In step with common corporate education reform mandates, this unelected judge also ordered state leaders to “link the terms of educators’ jobs with things known to promote better schools” by raising “standards for hiring, firing, evaluating and paying education professionals.” As part of this union busting agenda, Moukawsher also ordered the state to better define the purpose of elementary and secondary education based on the rationale of quantifiable education standards tied to tests that determine grade promotion, high school graduation and rationalize the high cost of special education.
Judge Moukawsher was appointed to the Connecticut of State Superior Court by Democratic Governor Dan Malloy, a committed education reformer. Prior to being appointed to the bench, Moukawsher spent years as a banking lobbyist as well as as special counsel to the Connecticut Senate Commerce Committee. It is therefore easy to assume that his ruling is based on the same interests and worldview as those who are driving education reform policies.

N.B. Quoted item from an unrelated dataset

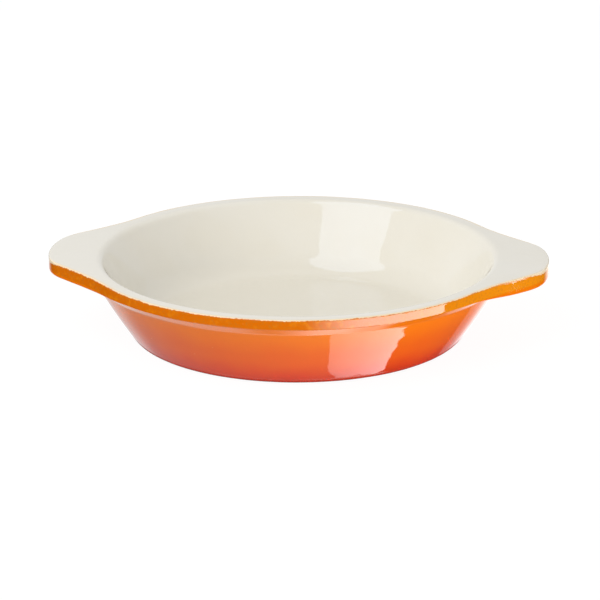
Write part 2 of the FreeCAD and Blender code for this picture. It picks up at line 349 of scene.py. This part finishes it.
def section_rings(graph, size):
    """Draws half of the section as a curve: x is the reach from the axis and z the height.

    It runs from the middle of the underside, round the foot, the wall and the band, to the
    middle of the floor. Every corner has its reach and height, its rounding and the points in
    it, its share of the lugs' outline (1 on the band's outer edge, and 0 where the dish is
    round) and the rings on the run after it. The second result is the corner of the band's
    upper edge.
    """
    underside = size.dish_height - size.band_thickness
    neck_top = size.rim_radius - size.band_overhang
    neck_foot = neck_top - size.neck_lean
    foot_corner = neck_foot - size.outer_lean
    recess_edge = foot_corner - size.foot_ring_width
    mouth = size.rim_radius - size.rim_width
    # The bow's corner stands out square to the wall by twice the bow.
    rise = underside - size.neck_height
    slope = (size.outer_lean * size.outer_lean + rise * rise).root()
    bow_reach = foot_corner + size.outer_lean / 2 + rise / slope * size.wall_bow * 2
    bow_height = rise / 2 - size.outer_lean / slope * size.wall_bow * 2
    band_top = (size.rim_radius, size.dish_height, size.band_top_rounding, 8, 1.0, 13)
    corners = (
        (0.0, size.recess_depth, 0.0, 0, 0.0, 14),
        (recess_edge - size.recess_depth, size.recess_depth, size.recess_rounding, 3, 0.0, 1),
        (recess_edge, 0.0, size.recess_rounding, 3, 0.0, 4),
        (foot_corner, 0.0, size.foot_rounding, 9, 0.0, 2),
        (bow_reach, bow_height, size.wall_bow_radius, 17, 0.0, 2),
        (neck_foot, underside - size.neck_height, size.neck_foot_rounding, 6, 0.0, 3),
        (neck_top, underside, size.neck_top_rounding, 3, 0.0, 7),
        (size.rim_radius, underside, size.band_under_rounding, 5, 1.0, 6),
        band_top,
        (mouth, size.dish_height, size.mouth_rounding, 9, 0.0, 14),
        (mouth - size.inner_lean, size.floor_thickness, size.floor_rounding, 12, 0.0, 22),
        (0.0, size.floor_thickness, 0.0, 0, 0.0, 0),
    )
    across, up, rounding, points, share, rings = (list(column) for column in zip(*corners))
    line = graph.term("GeometryNodeCurvePrimitiveLine")
    inputs = {"Curve": line, "Count": len(corners)}
    line = graph.term("GeometryNodeResampleCurve", inputs, mode="COUNT")
    index = graph.term("GeometryNodeInputIndex")
    place = graph.point(graph.pick(index, across), 0.0, graph.pick(index, up))
    curve = graph.term("GeometryNodeSetPosition", {"Geometry": line, "Position": place})
    curve = store(graph, curve, "corner", index)
    curve = store(graph, curve, "share", graph.pick(index, share))
    inputs = {
        "Curve": curve,
        "Count": graph.pick(index, points, "INT"),
        "Radius": graph.pick(index, rounding),
        "Limit Radius": True,
    }
    curve = graph.term("GeometryNodeFilletCurve", inputs, mode="POLY")
    corner = stored(graph, "corner")
    following = graph.term("GeometryNodeFieldAtIndex", {0: corner, 1: index + 1})
    cuts = graph.pick(corner, rings, "INT") * (following > corner)
    curve = graph.term("GeometryNodeSubdivideCurve", {"Curve": curve, "Cuts": cuts})
    return curve, corners.index(band_top)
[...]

Additionally, Moukawsher’s ruling has the potential to create more opportunities for charter schools and EdTech companies to grab more funds that will (supposedly) be directed towards Connecticut’s most impoverished school districts.
In his argument, Moukawsher identified local control as a long-standing problem that, while not law, is an American tradition that releases the state from taking more responsibility in guaranteeing an “adequate” education for “poor school districts.” To achieve his mandates, Moukawsher went on to decree that the “state’s responsibility for education is direct and non-delegable” and therefore “it must assume unconditional authority to intervene in troubled school districts.”